Belle de Jour
Recensie

Belle de Jour (1967)

Is deze Belle na veertig jaar nog steeds zo mooi en controversieel?

in Recensies
Leestijd: 2 min 43 sec
Regie: Luis Buñuel | Cast: Catherine Deneuve (Séverine Serizy), Jean Sorel (Pierre Serizy), Michel Piccoli (Henri Husson) | Speelduur: 101 minuten | Jaar: 1967

Vaak is er weinig schokkends aan oude films die controversieel waren toen ze uitkwamen. Van het “damn” aan het einde van Gone with the Wind kijken we al lang niet meer op en het geweld in Bonnie and Clyde dat destijds voor veel ophef zorgde, valt ons nu reuze mee. Ook Belle de Jour is niet echt schokkend meer, maar bij deze film snap je meteen waarom mensen er ontsteld over waren. Seksualiteit is zelfs vandaag de dag niet vaak op deze manier op het witte scherm te zien, en hoewel er nu veel explicietere films zijn, blijft Belle de Jour verontrustend. Juist omdat sommige dingen niet worden onthuld.

De prachtige, ijzige Catherine Deneuve speelt Séverine, een chique Parijse vrouw die getrouwd is met de schijnbaar ideale schoonzoon Pierre. Ze lijkt erg van hem te houden, maar toch slapen ze in aparte bedden en kan ze zijn tedere avances niet aan. Je zou misschien denken dat ze frigide is, maar haar masochistische dromen vol vernedering en seksuele agressie lijken op iets anders te wijzen. Het is niet zo dat seks haar niet interesseert. Ze heeft er weliswaar een afkeer van, maar het fascineert haar uitermate.

Als ze hoort dat een kennis van haar werkzaam is als luxe prostituee, is ze in eerste instantie geschokt, maar de nieuwsgierigheid valt van haar gezicht af te lezen.
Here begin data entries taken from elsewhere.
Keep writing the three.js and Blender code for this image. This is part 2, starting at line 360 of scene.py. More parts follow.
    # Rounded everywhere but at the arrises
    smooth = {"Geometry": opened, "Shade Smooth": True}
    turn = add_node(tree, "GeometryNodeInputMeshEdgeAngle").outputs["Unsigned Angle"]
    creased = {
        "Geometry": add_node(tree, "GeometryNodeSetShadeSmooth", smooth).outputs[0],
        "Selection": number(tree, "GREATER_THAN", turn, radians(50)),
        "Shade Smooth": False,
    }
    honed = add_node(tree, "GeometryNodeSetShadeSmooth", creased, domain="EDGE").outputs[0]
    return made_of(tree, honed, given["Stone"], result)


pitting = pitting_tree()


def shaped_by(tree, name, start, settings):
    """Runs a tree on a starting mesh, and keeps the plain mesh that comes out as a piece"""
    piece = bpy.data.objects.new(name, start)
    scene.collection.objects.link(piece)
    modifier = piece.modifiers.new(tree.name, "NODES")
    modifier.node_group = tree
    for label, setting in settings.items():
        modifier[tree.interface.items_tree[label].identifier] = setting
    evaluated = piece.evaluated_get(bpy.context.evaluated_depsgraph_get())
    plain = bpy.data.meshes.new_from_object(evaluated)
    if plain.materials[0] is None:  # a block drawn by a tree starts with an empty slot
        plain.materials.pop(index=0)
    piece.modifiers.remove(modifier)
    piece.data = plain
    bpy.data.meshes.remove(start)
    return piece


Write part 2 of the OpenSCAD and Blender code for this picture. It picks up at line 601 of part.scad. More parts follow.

Al snel klopt ook zij bij het bordeel aan. Zo wordt ze Belle de Jour, de schoonheid die overdag haar lichaam geeft en na wat tegenstribbelingen verslaafd raakt aan haar werk. Haar extatische blik spreekt boekdelen. Dan wordt een klant, een jong en agressief boefje, verliefd op haar. Een goede afloop ligt niet in het verschiet.

Het meest opvallende aan de film is eigenlijk niet eens de seksualiteit, maar iets anders waardoor deze film na zoveel jaren nog steeds revolutionair aanvoelt. Buñuel, de beroemde surrealist die samen met Salvador Dalí ook al de bekendste experimentele film Un Chien Andalou afleverde, heeft namelijk zoveel vertrouwen in zijn publiek dat hij het aandurft om de droomscènes net zo te filmen en neer te zetten als de scènes die echt plaatsvinden. Er zijn geen duidelijke overgangen, er worden geen speciale filters gebruikt om fantasie van werkelijkheid te onderscheiden. Alleen in de soundtrack zit soms een hint verscholen. Hierdoor is dit een fantastisch ambigue film, die keer op keer blijft boeien. Is de hele film misschien een droom?

Manoel de Oliveira heeft het, veertig jaar later, aangedurfd om een vervolg te maken, getiteld Belle Toujours. Deze film gaat volgende week in première, maar ik zal hem zeker niet gaan kijken. Ik wil niet weten wat er in het mysterieuze rinkelende doosje zit, ik wil niet weten hoe Séverine terugkijkt op haar escapades. Ik wil niet dat de ambiguïteit en complexiteit van het meesterwerk van Buñuel worden verpest. Iedereen moet natuurlijk voor zichzelf uitmaken hoe hij erover denkt, maar ik raad aan om ieder geval éérst de kans te grijpen om Belle de Jour op een groot scherm te zien. De afweging om daarna wel of niet naar Belle Toujours te gaan, zal hopelijk een moeilijke zijn.